Born in Puerto Rico, Soto said women of her generation had to subordinate their personal ambitions and defer to the men in their families.  “That changed over a period of time,” she said.  “We have women who are second generation; it’s not as much an issue to them.” 

Soto says she measures success of programs like Elección Latina by how many women participate, how many are first-time participants, how many chose to run for political office and how many win.

SOME THINGS ARE GETTING EASIER FOR WOMEN

It is becoming easier for women with children to combine family life with a political career, according to Gloria Montealegre, who works as the deputy press secretary for Corzine.

“I think women now can negotiate better hours and better salary for themselves and we’ve come a long way in just these 30 years,” she told America.gov.  Her message to women:  “You don’t have to choose one or the other now; you can do both.”

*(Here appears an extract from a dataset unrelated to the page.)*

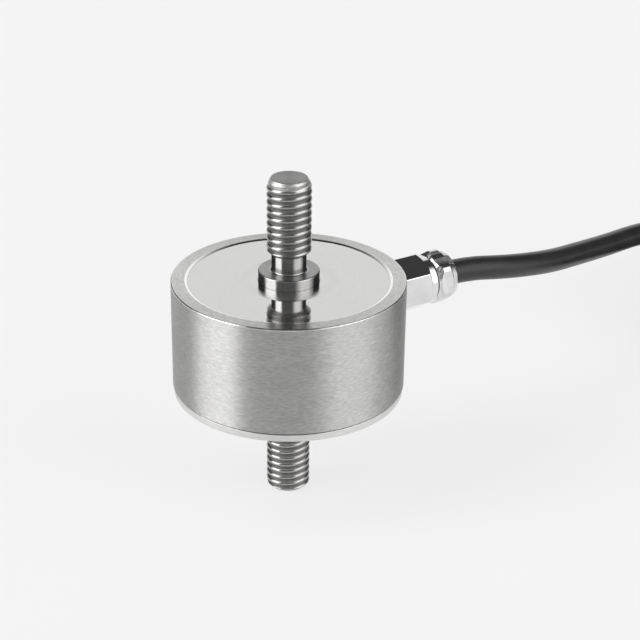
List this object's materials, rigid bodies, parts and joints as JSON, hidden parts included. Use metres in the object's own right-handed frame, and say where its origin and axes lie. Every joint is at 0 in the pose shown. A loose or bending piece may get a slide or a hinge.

Montealegre calls here current job “wonderful,” but things were not as wonderful when she started her career in the early 1980s as the first Latina on-air television reporter for Channel 47, a precursor to Telemundo in New Jersey.  In the beginning, she worked 16 hours a day for nearly five years, she says.

“It was a huge responsibility, but one that I loved,” Montealegre told America.gov.  But at that time, she said, “being a woman in television was really hard.  Producers didn’t understand that you had a family and so they didn’t care.”

Montealegre quit her television job to raise her two children, but later landed her job in the governor’s office. 

“I’m enjoying this to no end,” she said of her duties, which entail dealing with local and international ethnic media for the governor.  “I love doing what I’m doing.”